Below this line is the material. Write out only its lines from the one containing "const plant = new THREE.Group();" through the one containing "bpy.context.scene.collection.objects.link(empty)", both kept, exactly.

+ + + + +

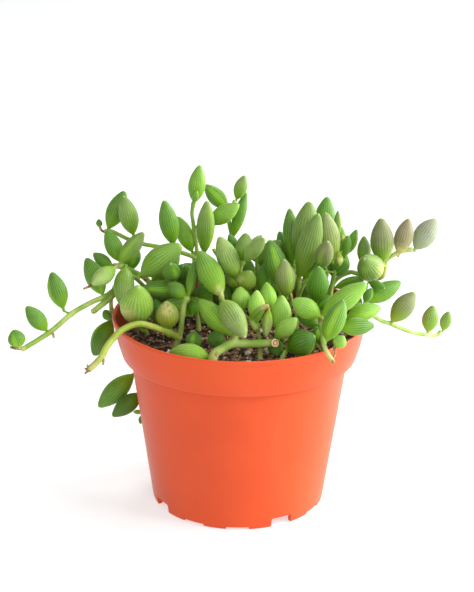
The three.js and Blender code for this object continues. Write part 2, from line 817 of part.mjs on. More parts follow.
// A far leaf stays below what the picture's near leaves hide, and no further back than the pot's rim
function isHidden(leaf) {
  return [0.5, 1].every((share) => {
    const point = leaf.root.clone().lerp(leaf.tip, share);
    const [across, down] = pictured(point);
    const half = leafRadius(leaf, share);
    return down - half / unitAt(point) > skylineAt(across) && point.y + half < RIM_RADIUS;
  });
}

// A far leaf takes the first drawn direction that has room, and is slimmer after half of its tries
function placeFarLeaf(name, root, heading, roll) {
  const { side, normal } = squareTo(heading, upward);
  const long = drawn(LEAF_LENGTH, roll());
  const wide = long * drawn(LEAF_SLIMNESS, roll());
  for (let attempt = 0; attempt < FAR_TRIES; attempt++) {
    const angle = 2 * Math.PI * roll();
    const out = heading.clone().multiplyScalar(drawn(LEAF_LEAN, roll()));
    out.addScaledVector(side, Math.cos(angle)).addScaledVector(normal, Math.sin(angle));
    out.z += LEAF_LIFT;
    const slim = attempt < FAR_TRIES / 2 ? 1 : LATE_SLIMMER;
    const tip = root.clone().addScaledVector(out.normalize(), long * slim);
    const leaf = { root, tip, wide: wide * slim, joint: root, far: true };
    const beads = leafBeads(leaf);
    if (!isHidden(leaf) || !beads.every(fits) || !isApart(name, beads, true)) continue;
    settle(name, beads);
    return [leaf];
  }
  return [];
}

function farLeaves(name, stem, roll) {
  const leaves = [];
  const length = stem.curve.getLength();
  for (let along = FIRST_LEAF; along <= length; along += LEAF_SPACING) {
    const root = jointFor([stem], stem.curve.getPointAt(along / length));
    leaves.push(...placeFarLeaf(name, root, stem.curve.getTangentAt(along / length), roll));
  }
  return leaves;
}

// All the strings: the stems of the picture's take their room first, then their leaves, then the far side's
function growStrings() {
  const grown = STRINGS.map((string) => ({ ...string, stems: stemsOf(string) }));
  for (const string of grown) for (const stem of string.stems) settle(string.name, stemBeads(stem));
  for (const string of grown)
    string.placed = string.leaves.flatMap((leaf) => placeLeaf(string, string.stems, leaf));
  const roll = dice(FAR_SEED);
  for (let index = 0; index < FAR_STRINGS; index++) grown.push(...growFarString(index, roll));
  return grown;
}

// A far string grows where its drawn stem clears the pot's wall and the other strings
function growFarString(index, roll) {
  const name = `far_string_${index + 1}`;
  for (let attempt = 0; attempt < FAR_TRIES; attempt++) {
    const string = { name, ...farStem(index, roll) };
    string.stems = stemsOf(string);
    const beads = stemBeads(string.stems[0]);
    if (!isApart(name, beads) || beads.some(({ at, radius }) => wallDistance(at) < radius + WALL)) continue;
    settle(name, beads);
    string.placed = farLeaves(name, string.stems[0], roll);
    return [string];
  }
  return [];
}

function stringSolid(string) {
  const parts = string.stems.map(stemSolid);
  parts.push(...string.placed.map(leafSolid));
  return parts.reduce((whole, part) => whole.add(part));
}

// The outside radius of the pot's body at a height
function bodyRadius(height) {
  return drawn([FOOT_RADIUS, BODY_TOP_RADIUS], height / BODY_TOP);
}

// The pot's section, out and up over the rim and down inside to the base, which stands clear of the ground
function potSection() {
  const bandTop = POT_HEIGHT - LIP_HEIGHT;
  const bandRadius = (share) =>
    drawn([BAND_FOOT_RADIUS, RIM_RADIUS - LIP_DEPTH], share) + BAND_BULGE * Math.sin(Math.PI * share);
  const band = BAND_RINGS.map((share) => [bandRadius(share), drawn([BODY_TOP + BAND_START, bandTop], share)]);
  const outside = [
    [FOOT_RADIUS, 0],
    [BODY_TOP_RADIUS, BODY_TOP],
    [BAND_FOOT_RADIUS - STEP_DEPTH, BODY_TOP + STEP_HEIGHT],
    ...band,
    [RIM_RADIUS, bandTop],
    [RIM_RADIUS, POT_HEIGHT],
  ];
  const baseTop = BASE_UNDERSIDE + BASE_THICKNESS;
  const inside = [
    [RIM_RADIUS - WALL, POT_HEIGHT],
    [band[2][0] - WALL, band[2][1]],
    [band[0][0] - WALL, band[0][1] + LEDGE_RISE],
    [BODY_TOP_RADIUS - WALL, BODY_TOP + LEDGE_RISE],
    [bodyRadius(baseTop) - WALL, baseTop],
    [0, baseTop],
    [0, BASE_UNDERSIDE],
    [FOOT_RADIUS - FOOT_WIDTH, BASE_UNDERSIDE],
    [FOOT_RADIUS - FOOT_WIDTH, 0],
  ];
  return { outside, inside };
}

// The inside radius of the pot at a height
function insideRadius(height) {
  const line = potSection().inside.filter(([radius]) => radius > 0).slice(0, -2);
  for (let k = 0; k + 1 < line.length; k++) {
    const [[wide, high], [narrow, low]] = [line[k], line[k + 1]];
    if (height >= low) return drawn([narrow, wide], (height - low) / (high - low));
  }
  return line.at(-1)[0];
}

function block(width, depth, height, angle, radius, middleHeight) {
  const geometry = new THREE.BoxGeometry(width, depth, height);
  geometry.translate(0, -radius, middleHeight);
  geometry.rotateZ(angle);
  return solidOf(geometry);
}

function peg(radius, low, high, sides, x, y) {
  const geometry = new THREE.CylinderGeometry(radius, radius, high - low, sides);
  geometry.rotateX(Math.PI / 2);
  geometry.rotateZ(Math.PI / 2);
  geometry.translate(x, y, (low + high) / 2);
  return solidOf(geometry);
}

function potSolid() {
  const { outside, inside } = potSection();
  const profile = [...outside, ...inside, outside[0]];
  const section = profile.map(([radius, height]) => new THREE.Vector2(radius, height));
  const turned = new THREE.LatheGeometry(section, POT_SIDES);
  turned.rotateX(Math.PI / 2);
  let pot = solidOf(turned);
  const width = 2 * FOOT_RADIUS * Math.sin(radians(NOTCH_DEGREES / 2));
  for (let k = 0; k < NOTCHES; k++) {
    const angle = radians((360 / NOTCHES) * k);
    const tall = k % 3 === 1;
    const height = tall ? TALL_NOTCH : LOW_NOTCH;
    const deep = CUT_MARGIN * FOOT_WIDTH;
    pot = pot.subtract(block(width, deep, height * 2, angle, FOOT_RADIUS - FOOT_WIDTH / 2, 0));
    const [x, y] = [DRAIN_CIRCLE * Math.sin(angle), -DRAIN_CIRCLE * Math.cos(angle)];
    const through = BASE_UNDERSIDE + BASE_THICKNESS + CUT_MARGIN;
    if (tall) pot = pot.subtract(peg(DRAIN_RADIUS, 0, through, DRAIN_SIDES, x, y));
  }
  return pot;
}

function soilRelief(x, y) {
  const waves = [BROAD_WAVE.x * x + BROAD_WAVE.fromX, BROAD_WAVE.y * y + BROAD_WAVE.fromY];
  const broad = Math.sin(waves[0]) * Math.cos(waves[1]);
  const [along, across] = [FINE_WAVE.along, FINE_WAVE.across].map(([overX, overY]) => overX * x + overY * y);
  return SOIL_RELIEF * (BROAD_WAVE.share * broad + FINE_WAVE.share * Math.sin(along) * Math.cos(across));
}

// The potting mix fills the pot, with an uneven top and a plain hole for each stem
function soilSolid(strings) {
  const level = (radius, height) =>
    ringAround(vector(0, 0, height), vector(1, 0, 0), vector(0, 1, 0), radius, radius, SOIL_SIDES);
  const wall = potSection().inside.slice(2, 5).reverse();
  const rings = wall.map(([radius, height]) => level(radius - WALL_GAP, height + WALL_GAP));
  rings.push(level(insideRadius(SOIL_LEVEL) - WALL_GAP, SOIL_LEVEL));
  for (const share of SOIL_RINGS) {
    const ring = level((insideRadius(SOIL_LEVEL) - WALL_GAP) * share, SOIL_LEVEL);
    for (const point of ring) point.z += soilRelief(point.x, point.y);
    rings.push(ring);
  }
  const floor = vector(0, 0, BASE_UNDERSIDE + BASE_THICKNESS + WALL_GAP);
  let soil = solidOf(loft(floor, rings, vector(0, 0, SOIL_LEVEL + soilRelief(0, 0))));
  const holeFloor = SOIL_LEVEL - ROOT_DEPTH - GAP;
  const above = SOIL_LEVEL + CUT_MARGIN;
  for (const { hole, girth } of strings)
    soil = soil.subtract(peg(girth / 2 + HOLE_GAP, holeFloor, above, STEM_SIDES, hole[0], hole[1]));
  return soil;
}

function finish(colour, roughness) {
  return new THREE.MeshStandardMaterial({ color: colour, roughness, metalness: 0 });
}

function piece(name, solid, material) {
  const mesh = new THREE.Mesh(geometryOf(solid), material);
  mesh.name = name;
  return mesh;
}

const terracotta = finish("#ea6139", 0.42);
const mix = finish("#3b2a20", 0.95);
const leafGreen = finish("#7fae45", 0.45);

const plant = new THREE.Group();
const strings = growStrings();
plant.add(piece("pot", potSolid(), terracotta));
plant.add(piece("potting_mix", soilSolid(strings), mix));
for (const string of strings) plant.add(piece(string.name, stringSolid(string), leafGreen));

export default plant;
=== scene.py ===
import math
import random

import bpy
import numpy as np
from mathutils import Matrix, Vector, kdtree, noise


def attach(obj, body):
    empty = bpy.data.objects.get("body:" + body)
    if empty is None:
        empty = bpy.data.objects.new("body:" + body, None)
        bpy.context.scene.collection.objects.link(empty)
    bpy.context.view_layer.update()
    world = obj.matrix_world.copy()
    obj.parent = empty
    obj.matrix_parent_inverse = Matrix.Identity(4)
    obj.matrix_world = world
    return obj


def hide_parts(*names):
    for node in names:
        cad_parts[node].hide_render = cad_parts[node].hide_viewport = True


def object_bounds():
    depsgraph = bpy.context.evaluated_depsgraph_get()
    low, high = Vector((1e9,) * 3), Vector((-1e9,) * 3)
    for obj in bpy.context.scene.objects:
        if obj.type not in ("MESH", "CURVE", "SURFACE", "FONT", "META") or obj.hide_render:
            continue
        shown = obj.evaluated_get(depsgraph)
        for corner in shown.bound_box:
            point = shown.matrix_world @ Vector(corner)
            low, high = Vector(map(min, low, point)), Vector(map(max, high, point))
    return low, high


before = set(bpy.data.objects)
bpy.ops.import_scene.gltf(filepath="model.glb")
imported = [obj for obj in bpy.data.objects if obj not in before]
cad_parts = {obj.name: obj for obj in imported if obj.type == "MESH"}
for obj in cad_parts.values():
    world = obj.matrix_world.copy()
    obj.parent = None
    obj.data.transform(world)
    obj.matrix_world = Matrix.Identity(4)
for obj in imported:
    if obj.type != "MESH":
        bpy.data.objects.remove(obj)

cad_low, cad_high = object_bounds()

MM = 0.001

# The pot
RIM_RADIUS = 57
POT_HEIGHT = 88
FOOT_RADIUS = 39.3
BODY_TOP_RADIUS = 49.2
BODY_TOP = 69.7
BAND_FOOT_RADIUS = 53
BAND_START = 1
BAND_BULGE = 0.4
BAND_RINGS = (0.08, 0.62)
STEP_HEIGHT = 0.6
STEP_DEPTH = 0.8
LEDGE_RISE = 1
LIP_HEIGHT = 2
LIP_DEPTH = 0.5
LIP_ROUND = 0.5
WALL = 1.3
FOOT_WIDTH = 2.2
BASE_UNDERSIDE = 5
BASE_TOP = 6.5
NOTCHES = 12
TALL_EVERY = 3
NOTCH_DEGREES = 15
LOW_NOTCH = 1.1
TALL_NOTCH = 4.2
NOTCH_ROUND = 0.8
NOTCH_SEGMENTS = 4
DRAIN_RADIUS = 4
DRAIN_CIRCLE = 28
DRAIN_SIDES = 40
DRAIN_CUT = 6
CUT_MARGIN = 3
POT_SIDES = 160
POT_SMOOTH = 38
AXIS_RADIUS = 1.5
ON_AXIS = 1e-6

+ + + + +

**Written solution**
const plant = new THREE.Group();
const strings = growStrings();
plant.add(piece("pot", potSolid(), terracotta));
plant.add(piece("potting_mix", soilSolid(strings), mix));
for (const string of strings) plant.add(piece(string.name, stringSolid(string), leafGreen));

export default plant;
=== scene.py ===
import math
import random

import bpy
import numpy as np
from mathutils import Matrix, Vector, kdtree, noise


def attach(obj, body):
    empty = bpy.data.objects.get("body:" + body)
    if empty is None:
        empty = bpy.data.objects.new("body:" + body, None)
        bpy.context.scene.collection.objects.link(empty)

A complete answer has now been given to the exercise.